### TASK TO CARRY OUT
Extract the lines between the ones holding "half_turn = Rot(0, 0, 180)" and "if empty is", inclusive, exactly as written and nothing more.

::: DATASET EXTRACT

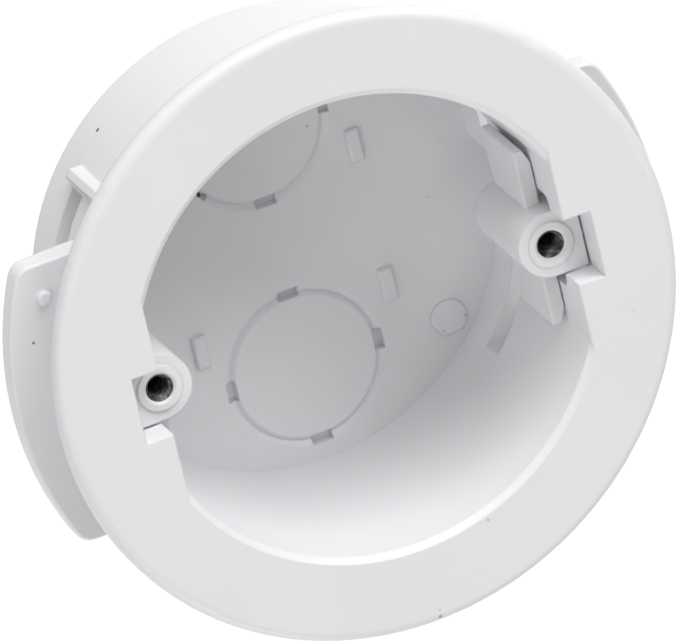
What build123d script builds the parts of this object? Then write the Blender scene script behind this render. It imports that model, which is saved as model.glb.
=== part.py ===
from build123d import *
import os

# Round back box for a hollow wall: one moulded cup with a flange, and two sliding lugs that grip the board.
# The box lies on its back. +Z points out of the mouth, X runs along the line of the two fixing screws,
# and the origin is the centre of the back face. A depth is always counted back from the flange's front face.

# Fixing screws
screw_spacing = 60.3
thread_bore_r = 1.45
insert_r = 2.05
insert_length = 8.0
insert_recess = 0.4

# Cup and flange
box_depth = 38.2
floor_thickness = 2.2
wall_thickness = 3.0
mouth_r = 34.2
cup_draft = 0.95
wall_draft = 0.8
back_edge = 1.0
flange_r = 46.7
flange_thickness = 2.3
flange_edge_r = 1.5
mouth_edge = 0.9
flat_offset = 31.2
flat_edge_r = 0.3

# Openings for the lugs in each side of the cup
notch_depth = 5.2
notch_gap = 0.2
pocket_half_width = 7.2
pocket_corner_r = 1.5
pocket_skin_gap = 0.3
stem_front_depth = 8.0
ear_slot_side_gap = 1.1
ear_slot_gap = 0.2
boss_well_gap = 1.4

# Guide ribs beside each opening, up to the cut-out's own radius
cutout_r = 38.0
rib_offset = 24.2
rib_thickness = 1.0
rib_overrun = 0.8
rib_root = 1.1

# Knock-outs, pads and marks on the floor
knockout_r = 10.6
knockout_offset = 18.7
groove_width = 1.4
groove_bottom = 0.6
groove_depth = 0.6
slot_length = 3.1
slot_width = 1.5
slot_depth = 1.2
pad_width = 2.0
pad_length = 4.9
pad_height = 0.8
pad_edge = 0.2
pad_x = 14.5
pad_y = 11.0
drain_r = 2.8
drain_flat_offset = 2.4
drain_flat_angles = (215, 275)
drain_height = 0.3
drain_x = 22.1
drain_y = 19.35

# Lugs
boss_r = 4.9
boss_front_depth = 5.0
boss_length = 16.8
boss_ring_r = 3.4
boss_ring_step = 0.25
boss_hole_edge = 0.35
screw_clearance_r = 1.85
tab_reach = 4.85
plate_half_width = 13.6
plate_front_depth = 8.7
plate_length = 12.3
plate_thickness = 2.2
plate_edge = 0.25
plate_gap = 0.2
neck_gap = 0.3
board_min = 9.3
lug_travel = 13.9
ear_r = 49.25
ear_half_width = 21.5
ear_thickness = 3.6
ear_tip_thickness = 3.0
ear_wall_gap = 0.4
ear_corner_r = 2.6
ear_edge = 0.35
nub_r = 1.1
nub_height = 0.9
nub_edge = 0.4
nub_x = 41.6
nub_y = 16.4

# Levels and radii worked out from the sizes above
mouth_z = box_depth
flange_back_z = box_depth - flange_thickness
screw_x = screw_spacing / 2
wall_mouth_r = mouth_r + wall_thickness
wall_back_r = wall_mouth_r - wall_draft
cup_floor_r = mouth_r - cup_draft
tab_x = screw_x + tab_reach
pocket_x = tab_x + pocket_skin_gap
plate_outer_x = flat_offset - plate_gap
neck_half_width = pocket_half_width - neck_gap
ear_front_depth = flange_thickness + board_min
ear_back_depth = ear_front_depth + ear_thickness
ear_slot_half_width = ear_half_width + ear_slot_side_gap
ear_slot_front_depth = ear_front_depth + lug_travel - ear_slot_gap
ear_slot_back_depth = ear_back_depth + lug_travel + ear_slot_gap
beyond_box = flange_r * 1.2

# How far a cutting shape runs past the surface that it cuts
cut_clear = 1.0


def level(depth):
    """Height above the back face of a depth behind the flange's front face."""
    return box_depth - depth


def block(x0, x1, y0, y1, z0, z1):
    """Box between two corners."""
    centre = ((x0 + x1) / 2, (y0 + y1) / 2, (z0 + z1) / 2)
    return Pos(*centre) * Box(x1 - x0, y1 - y0, z1 - z0)


def slab(x0, x1, half_width, front_depth, back_depth):
    """Box centred on the screw line, between two distances from the axis and two depths."""
    return block(x0, x1, -half_width, half_width, level(back_depth), level(front_depth))


def disc(radius, z0, z1, x=0.0, y=0.0):
    """Upright cylinder between two heights."""
    return Pos(x, y, (z0 + z1) / 2) * Cylinder(radius, z1 - z0)


# A flat stands on each side of the bore, beside the screws
def make_flat(side):
    fill_r = (mouth_r + wall_mouth_r) / 2
    flat = disc(fill_r, floor_thickness / 2, mouth_z)
    flat &= block(flat_offset, fill_r, -mouth_r, mouth_r, 0, mouth_z)
    inner_edge = flat.edges().group_by(Axis.Z)[-1].sort_by(Axis.X)[0]
    flat = fillet(inner_edge, flat_edge_r)
    return Rot(0, 0, 90 - 90 * side) * flat


# The cup and flange are one turned form, hollowed by a drafted bore
def make_shell():
    wall = Pos(0, 0, box_depth / 2) * Cone(wall_back_r, wall_mouth_r, box_depth)
    wall = chamfer(wall.edges().group_by(Axis.Z)[0], back_edge)
    flange = disc(flange_r, flange_back_z, mouth_z)
    flange = fillet(flange.edges().group_by(Axis.Z)[-1], flange_edge_r)
    bore_height = box_depth - floor_thickness
    bore = Pos(0, 0, floor_thickness + bore_height / 2) * Cone(cup_floor_r, mouth_r, bore_height)
    shell = wall + flange - bore
    mouth = shell.faces().sort_by(Axis.Z)[-1].inner_wires()[0]
    shell = chamfer(mouth.edges(), mouth_edge)
    for side in (1, -1):
        shell += make_flat(side)
    return shell


# Each side has a notch for the lug's tab, a pocket and stem for its boss and neck, and a slot for its ear
def make_side_opening():
    notch_half_width = boss_r + notch_gap
    notch = slab(0, pocket_x, notch_half_width, -cut_clear, notch_depth)
    pocket = slab(0, pocket_x, pocket_half_width, notch_depth, stem_front_depth)
    shoulder = pocket.edges().filter_by(Axis.X).group_by(Axis.Z)[-1]
    pocket = fillet(shoulder, pocket_corner_r)
    stem = slab(0, beyond_box, pocket_half_width, stem_front_depth, ear_slot_back_depth)
    ear_slot = slab(screw_x / 2, beyond_box, ear_slot_half_width, ear_slot_front_depth, ear_slot_back_depth)
    well_depth = box_depth - floor_thickness
    well = slab(0, pocket_x, boss_r + boss_well_gap, ear_slot_back_depth, well_depth)
    return notch + pocket + stem + ear_slot + well


# A rib stands beside each end of the ear slot, from the flange to just behind the slot
def make_rib(side, end):
    low_z = level(ear_slot_back_depth + rib_overrun)
    rib = block(0, cutout_r, rib_offset, rib_offset + rib_thickness, low_z, flange_back_z)
    rib &= disc(cutout_r, low_z, flange_back_z)
    rib -= disc(wall_back_r - rib_root, low_z, flange_back_z)
    if end < 0:
        rib = mirror(rib, Plane.XZ)
    return Rot(0, 0, 90 - 90 * side) * rib


# A knock-out is ringed by a V-shaped groove with four deeper slots across it
def make_knockout_cut(y):
    outer_r = knockout_r + groove_width
    top_z = floor_thickness + cut_clear
    profile = Plane.XZ * Polyline(
        (knockout_r, top_z),
        (knockout_r, floor_thickness),
        (knockout_r + groove_bottom, floor_thickness - groove_depth),
        (outer_r, floor_thickness),
        (outer_r, top_z),
        close=True,
    )
    cut = revolve(make_face(profile), Axis.Z)
    slot = block(knockout_r, knockout_r + slot_width, -slot_length / 2, slot_length / 2,
                 floor_thickness - slot_depth, top_z)
    for turn in (0, 90, 180, 270):
        cut += Rot(0, 0, turn) * slot
    return Pos(0, y, 0) * cut


# Four low pads lie between the knock-outs
def make_pad(x, y):
    pad = block(x - pad_width / 2, x + pad_width / 2, y - pad_length / 2, y + pad_length / 2,
                floor_thickness / 2, floor_thickness + pad_height)
    return chamfer(pad.edges().group_by(Axis.Z)[-1], pad_edge)


# A low round mark with two flats that meet in a blunt point shows where a drain hole may be drilled
def make_drain_mark(turn):
    low_z = floor_thickness / 2
    top_z = floor_thickness + drain_height
    mark = disc(drain_r, low_z, top_z)
    for angle in drain_flat_angles:
        mark -= Rot(0, 0, angle) * block(drain_flat_offset, drain_r * 2, -drain_r, drain_r, low_z, top_z)
    return Rot(0, 0, turn) * Pos(drain_x, -drain_y, 0) * mark


def make_box_body():
    body = make_shell()
    for side in (1, -1):
        for end in (1, -1):
            body += make_rib(side, end)
    opening = make_side_opening()
    body -= opening
    body -= Rot(0, 0, 180) * opening
    for y in (knockout_offset, -knockout_offset):
        body -= make_knockout_cut(y)
    for x in (pad_x, -pad_x):
        for y in (pad_y, -pad_y):
            body += make_pad(x, y)
    for turn in (0, 180):
        body += make_drain_mark(turn)
    return body


# The ear is a flat segment behind the flange, thinner towards its edge, with its inner edge round the cup
def make_ear():
    low_z = level(ear_back_depth)
    high_z = level(ear_front_depth)
    segment = disc(ear_r, low_z, high_z) & block(0, ear_r, -ear_half_width, ear_half_width, low_z, high_z)
    tips = segment.edges().filter_by(Axis.Z).group_by(Axis.X)[-1]
    segment = fillet(tips, ear_corner_r)
    segment -= disc(wall_mouth_r + ear_wall_gap, low_z - cut_clear, high_z + cut_clear)
    taper = Plane.XZ * Polyline(
        (wall_mouth_r, low_z),
        (ear_r + cut_clear, low_z),
        (ear_r + cut_clear, low_z + ear_thickness - ear_tip_thickness),
        close=True,
    )
    wedge = extrude(make_face(taper), ear_half_width + cut_clear, both=True)
    segment -= wedge
    rim = segment.edges().group_by(Axis.Z)[-1]
    return chamfer(rim, ear_edge)


# Boss, tab, guide plate, neck and ear are one moulding
def make_lug():
    boss_back_depth = boss_front_depth + boss_length
    boss = disc(boss_r, level(boss_back_depth), level(boss_front_depth), x=screw_x)
    tab = slab(screw_x, tab_x, boss_r, boss_front_depth, ear_back_depth)
    plate = slab(plate_outer_x - plate_thickness, plate_outer_x, plate_half_width,
                 plate_front_depth, plate_front_depth + plate_length)
    plate &= disc(cup_floor_r - plate_gap, floor_thickness, mouth_z)
    inner_rim = plate.faces().sort_by(Axis.X)[0].edges()
    plate = chamfer(inner_rim, plate_edge)
    neck = slab(plate_outer_x - plate_thickness / 2, wall_mouth_r + ear_thickness, neck_half_width,
                ear_front_depth, ear_back_depth)
    lug = boss + tab + plate + neck + make_ear()
    front_z = level(boss_front_depth)
    ring = disc(boss_r + tab_reach, front_z - boss_ring_step, front_z + cut_clear, x=screw_x)
    ring -= disc(boss_ring_r, front_z - boss_ring_step, front_z + cut_clear, x=screw_x)
    lug -= ring
    seat_z = front_z - insert_recess - insert_length
    lug -= disc(insert_r, seat_z, front_z + cut_clear, x=screw_x)
    lug -= disc(screw_clearance_r, level(boss_back_depth) - cut_clear, seat_z, x=screw_x)
    mouth_r_out = insert_r + boss_hole_edge
    lug -= Pos(screw_x, 0, front_z - boss_hole_edge / 2) * Cone(insert_r, mouth_r_out, boss_hole_edge)
    nub_top_z = level(ear_front_depth) + nub_height
    nub = disc(nub_r, level(ear_back_depth) + ear_tip_thickness / 2, nub_top_z, x=nub_x, y=-nub_y)
    nub = chamfer(nub.edges().group_by(Axis.Z)[-1], nub_edge)
    return lug + nub


# A threaded sleeve sits in each boss, just below its face
def make_insert():
    top_z = level(boss_front_depth + insert_recess)
    sleeve = disc(insert_r, top_z - insert_length, top_z, x=screw_x)
    return sleeve - disc(thread_bore_r, top_z - insert_length, top_z, x=screw_x)


half_turn = Rot(0, 0, 180)
lug = make_lug()
insert = make_insert()
parts = {
    "box_body": make_box_body(),
    "right_lug": lug,
    "left_lug": half_turn * lug,
    "right_insert": insert,
    "left_insert": half_turn * insert,
}

os.makedirs("parts", exist_ok=True)
for name, shape in parts.items():
    export_step(shape, f"parts/{name}.step")
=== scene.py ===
import math

import bpy
import numpy as np
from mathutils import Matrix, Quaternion, Vector


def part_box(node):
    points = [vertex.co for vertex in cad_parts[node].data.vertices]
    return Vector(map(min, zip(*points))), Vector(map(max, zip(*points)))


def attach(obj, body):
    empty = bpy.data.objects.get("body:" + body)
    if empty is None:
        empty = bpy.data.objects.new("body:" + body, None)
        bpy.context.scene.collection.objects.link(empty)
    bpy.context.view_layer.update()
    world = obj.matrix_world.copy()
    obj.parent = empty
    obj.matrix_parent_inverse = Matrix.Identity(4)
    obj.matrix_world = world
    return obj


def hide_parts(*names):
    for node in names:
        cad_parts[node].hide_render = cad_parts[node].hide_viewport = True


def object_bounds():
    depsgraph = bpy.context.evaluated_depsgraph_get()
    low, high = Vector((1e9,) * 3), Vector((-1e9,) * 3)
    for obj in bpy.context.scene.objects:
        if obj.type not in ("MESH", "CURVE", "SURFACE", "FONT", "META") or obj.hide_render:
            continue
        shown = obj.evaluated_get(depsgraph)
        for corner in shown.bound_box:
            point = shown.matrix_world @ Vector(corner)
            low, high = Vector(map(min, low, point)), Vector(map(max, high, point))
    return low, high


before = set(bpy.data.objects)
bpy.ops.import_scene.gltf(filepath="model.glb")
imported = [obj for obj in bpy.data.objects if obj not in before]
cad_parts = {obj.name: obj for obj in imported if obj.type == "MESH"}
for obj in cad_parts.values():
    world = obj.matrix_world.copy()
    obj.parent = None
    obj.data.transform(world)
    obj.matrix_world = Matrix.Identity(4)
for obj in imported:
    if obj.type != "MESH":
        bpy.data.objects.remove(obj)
cad_low, cad_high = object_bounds()


# Studio. The box lies on its back on a pale floor, and a long lens looks down into the mouth from
# the side of the upper knock-out, with the picture turned so that the screws run from lower left to
# upper right. Two wide soft lamps stand on the +Y side, smaller ones on the -Y and -X sides, and
# the sky fills the rest.
def view_direction(azimuth, elevation):
    """Unit vector from the object to a viewer: azimuth turns from -Y towards +X, elevation is above
    the floor."""
    a, e = math.radians(azimuth), math.radians(elevation)
    return Vector((math.sin(a) * math.cos(e), -math.cos(a) * math.cos(e), math.sin(e)))


def aim(thing, target, azimuth, elevation, distance, roll=0.0):
    """Places a camera or lamp at a distance from the target, facing it, and rolls it about its own
    line of sight."""
    back = view_direction(azimuth, elevation)
    upright = (-back).to_track_quat("-Z", "Y")
    thing.location = Vector(target) + back * distance
    thing.rotation_mode = "QUATERNION"
    thing.rotation_quaternion = upright @ Quaternion((0, 0, 1), math.radians(roll))


mouth_level = cad_high.z
camera_target = (-0.00392, 0.00248, mouth_level)
camera_data = bpy.data.cameras.new("camera")
camera_data.sensor_width = 36.0
camera_data.lens = 1376.5
camera = bpy.data.objects.new("camera", camera_data)
bpy.context.scene.collection.objects.link(camera)
aim(camera, camera_target, azimuth=-147.9, elevation=61.5, distance=3.6329, roll=130.92)
bpy.context.scene.camera = camera

lamp_target = (0.0, 0.0, mouth_level)
lamp_distance = 2.5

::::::

### TASK RESULT
half_turn = Rot(0, 0, 180)
lug = make_lug()
insert = make_insert()
parts = {
    "box_body": make_box_body(),
    "right_lug": lug,
    "left_lug": half_turn * lug,
    "right_insert": insert,
    "left_insert": half_turn * insert,
}

os.makedirs("parts", exist_ok=True)
for name, shape in parts.items():
    export_step(shape, f"parts/{name}.step")
=== scene.py ===
import math

import bpy
import numpy as np
from mathutils import Matrix, Quaternion, Vector


def part_box(node):
    points = [vertex.co for vertex in cad_parts[node].data.vertices]
    return Vector(map(min, zip(*points))), Vector(map(max, zip(*points)))


def attach(obj, body):
    empty = bpy.data.objects.get("body:" + body)
    if empty is None:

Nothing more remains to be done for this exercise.